Pour Emanuelle Dufour, c’est en 1990, avec la Crise d’Oka, que tout semble débloquer, à la fois pour la prise de conscience d’une certaine réalité autochtone par les Québécois que pour l’appropriation par la nation Mohawk de sa capacité à revendiquer ses droits. Depuis, il y a eu de nombreuses révélations, notamment sur les pensionnats autochtones, qui ont fait leur place dans l’actualité. Je pense en particulier à Idle No More qui a suscité un grand mouvement au Québec. Même pour les gens démontrant très peu d’ouverture, il n’est plus possible de faire comme si les réalités autochtones n’existaient pas ou qu’elles n’avaient aucune portée sur l’avenir du Québec. Et puis, n’oublions pas Joyce Echaquan…

Ce livre répond bien à l’invitation de Jesse Wente.
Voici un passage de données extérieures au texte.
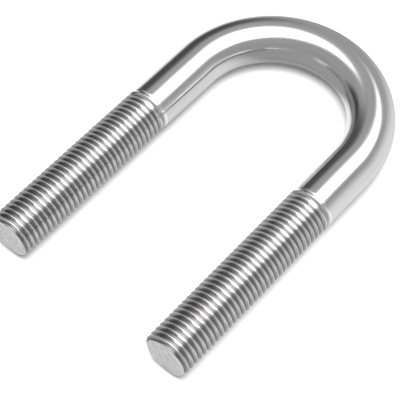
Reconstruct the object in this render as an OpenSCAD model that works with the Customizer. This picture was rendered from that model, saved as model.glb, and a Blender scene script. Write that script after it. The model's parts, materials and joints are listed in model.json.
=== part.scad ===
// Round-bend U-bolt, laid flat: one bright steel bar bent through half a turn,
// with a metric coarse thread and a turned point on the end of each leg.
// +X runs from the left leg to the right leg, the legs point along -Y, and
// Z = 0 is the surface that the bar lies on.

/* [Bar] */
// Diameter of the bar, which is also the outside diameter of its threads
bar_d = 16; // [12:1:20]

/* [Bend] */
// Clear width between the legs, where the pipe sits
inside_w = 49; // [40:1:80]
// Straight length of each leg, from the end of the bend to the tip
leg_len = 91; // [85:1:160]

/* [Thread] */
// Pitch of the thread
pitch = 2; // [1.5:0.25:2.5]
// Threaded length of the left leg, measured from its tip
left_thread_len = 67; // [40:1:75]
// Threaded length of the right leg, measured from its tip
right_thread_len = 71; // [40:1:75]
// Turns over which the thread fades out into the plain shank
fade_turns = 2; // [1:1:3]

/* [Point] */
// Length of the chamfer on each tip, along the leg
point_len = 1.2; // [0.8:0.1:2]
// How far the chamfer cuts in from the bar's surface
point_drop = 0.8; // [0.4:0.1:1.6]

/* [Hidden] */
$fn = 96;

bar_r = bar_d / 2;
// The bend's centre line
bend_r = inside_w / 2 + bar_r;
// Places the middle of the whole outline on the origin
bend_y = (leg_len - bend_r - bar_r) / 2;

// ISO 60 degree form: 17/24 of the sharp triangle's height is cut, and the
// crest keeps a flat of an eighth of the pitch
flank_tan = tan(30);
groove_depth = 17 / 24 * pitch / (2 * flank_tan);
groove_half_w = 7 / 16 * pitch;
root_half_w = groove_half_w - groove_depth * flank_tan;

// Share of the full depth that groove k has, counted from the shank: the
// die comes off the bar gradually, so the first few are shallower
function groove_share(k) = min(1, (k + 1) / (fade_turns + 1));

// Outline of one groove about its middle height z, from the shank side up
function groove_points(z, depth) = let (top = root_half_w + depth * flank_tan) [
    [bar_r, z - top],
    [bar_r - depth, z - root_half_w],
    [bar_r - depth, z + root_half_w],
    [bar_r, z + top]
];

// A leg's own axis: z = 0 where the bend ends, rising towards the tip.
// side is -1 for the left leg and 1 for the right.
module on_leg(side, from_bend) {
    translate([side * bend_r, bend_y - from_bend, bar_r])
        rotate([90, 0, 0])
            children();
}

module plain_bar(len) {
    cylinder(h = len, r = bar_r);
}

// The threaded stretch, with ring grooves at the thread's pitch and form.
// A whole number of turns ends flush with the point; what is left over is
// the plain land next to the shank.
module threaded_bar(len) {
    turns = floor(len / pitch);
    land = len - turns * pitch;
    grooves = [
        for (k = [0 : turns - 1])
            each groove_points(land + pitch * (k + 0.5), groove_depth * groove_share(k))
    ];
    rotate_extrude()
        polygon(concat([[0, 0], [bar_r, 0]], grooves, [[bar_r, len], [0, len]]));
}

module turned_point() {
    cylinder(h = point_len, r1 = bar_r, r2 = bar_r - point_drop);
}

module bend() {
    color("silver")
        translate([0, bend_y, bar_r])
            rotate_extrude(angle = 180)
                translate([bend_r, 0])
                    circle(r = bar_r);
}

module left_shank() {
    color("silver")
        on_leg(-1, 0)
            plain_bar(leg_len - left_thread_len);
}

module right_shank() {
    color("silver")
        on_leg(1, 0)
            plain_bar(leg_len - right_thread_len);
}

module left_cut_thread() {
    color("darkgray")
        on_leg(-1, leg_len - left_thread_len)
            threaded_bar(left_thread_len - point_len);
}

module right_cut_thread() {
    color("darkgray")
        on_leg(1, leg_len - right_thread_len)
            threaded_bar(right_thread_len - point_len);
}

module left_point() {
    color("gainsboro")
        on_leg(-1, leg_len - point_len)
            turned_point();
}

module right_point() {
    color("gainsboro")
        on_leg(1, leg_len - point_len)
            turned_point();
}

bend();
left_shank();
right_shank();
left_cut_thread();
right_cut_thread();
left_point();
right_point();
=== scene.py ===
# %% [markdown]
# # A round-bend U-bolt in bright steel
# One bar of drawn steel is threaded at both ends, chamfered, and bent cold round a former.
# This lesson builds the bar, its two threaded legs, the table and the studio round a frame that
# has already been sized, and it finishes every surface with procedural steel.

# %% Load the frame
import json
import math

import bmesh
import bpy
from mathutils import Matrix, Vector


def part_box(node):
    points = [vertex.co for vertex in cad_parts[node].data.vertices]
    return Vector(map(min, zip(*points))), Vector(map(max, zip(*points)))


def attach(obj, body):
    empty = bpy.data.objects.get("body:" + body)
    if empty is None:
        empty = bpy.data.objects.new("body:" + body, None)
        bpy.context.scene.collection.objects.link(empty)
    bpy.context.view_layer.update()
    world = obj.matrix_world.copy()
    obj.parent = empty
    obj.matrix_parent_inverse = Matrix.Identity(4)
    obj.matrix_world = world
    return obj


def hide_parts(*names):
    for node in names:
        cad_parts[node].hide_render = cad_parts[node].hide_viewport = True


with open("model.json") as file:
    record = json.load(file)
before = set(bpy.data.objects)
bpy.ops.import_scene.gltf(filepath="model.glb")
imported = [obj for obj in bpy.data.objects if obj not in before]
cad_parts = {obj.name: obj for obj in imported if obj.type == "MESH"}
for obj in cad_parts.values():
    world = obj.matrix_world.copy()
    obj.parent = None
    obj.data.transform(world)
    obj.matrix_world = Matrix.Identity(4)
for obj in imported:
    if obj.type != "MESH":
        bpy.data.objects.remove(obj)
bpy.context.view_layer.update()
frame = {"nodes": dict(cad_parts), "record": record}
print("frame nodes:", sorted(frame["nodes"]))

# %% [markdown]
# ## Sizes
# Everything is in metres. The driving sizes are read off the frame's own boxes and mounts, so the
# steel made here lies exactly where the frame's solids lie.

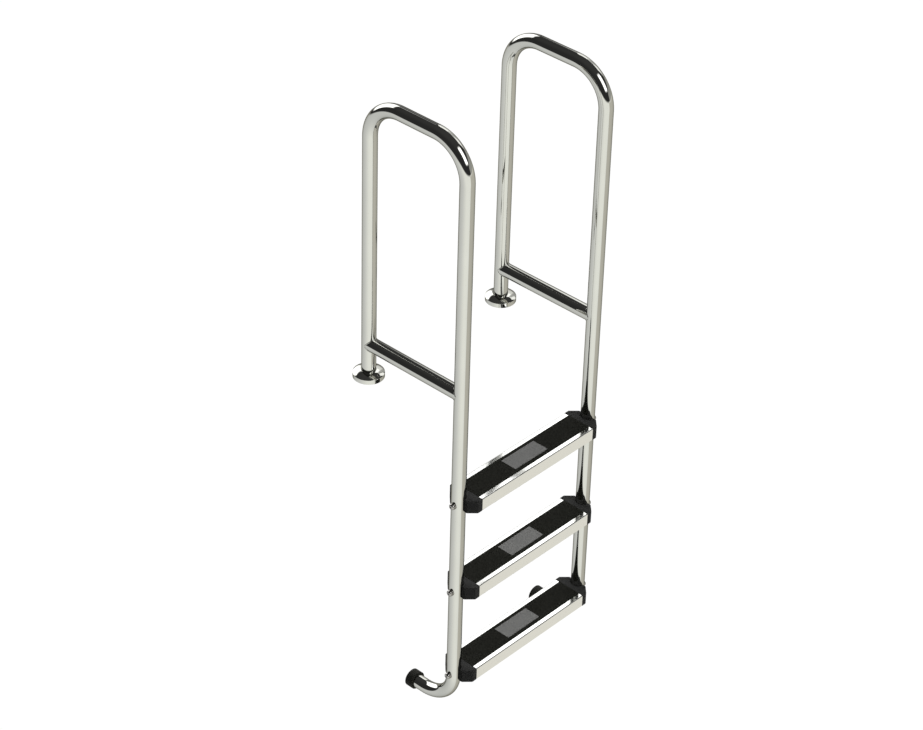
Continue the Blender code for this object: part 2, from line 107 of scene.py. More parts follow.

C’est davantage en tant qu’artiste qu’Emanuelle Dufour s’exprime dans son livre, même si ses recherches lui fournissent de la matière qui contribue à l’éveil de la conscience. Mais elle revisite son (notre) histoire en y intégrant celle que l’on découvre sur les Premières Nations et les Inuits.

Nous sommes appelés à nous reconnaître en nous écoutant mutuellement raconter nos histoires de vie et celles de nos communautés, comme le font de nouveaux amis qui s’intéressent à la vie de l’autre. C’est en partageant cette connaissance dans nos réseaux que l’ignorance réciproque laissera place à un plus grand sentiment d’unité. Ainsi, peu à peu, les jeunes générations trouveront les chemins de la réconciliation et bâtiront un avenir ensemble.

Le parcours effectué par Emanuelle Dufour peut inspirer la réflexion de tous les « Blancs » qui, comme moi, arrivent à ce moment de l’histoire où nous devons apprendre à cohabiter avec les Premiers Peuples, en prenant conscience que le territoire ne se sépare pas, qu’il ne nous sépare pas! Au contraire, même, il n’existe que pour réunir ceux et celles qui ont pris racine sur son étendue.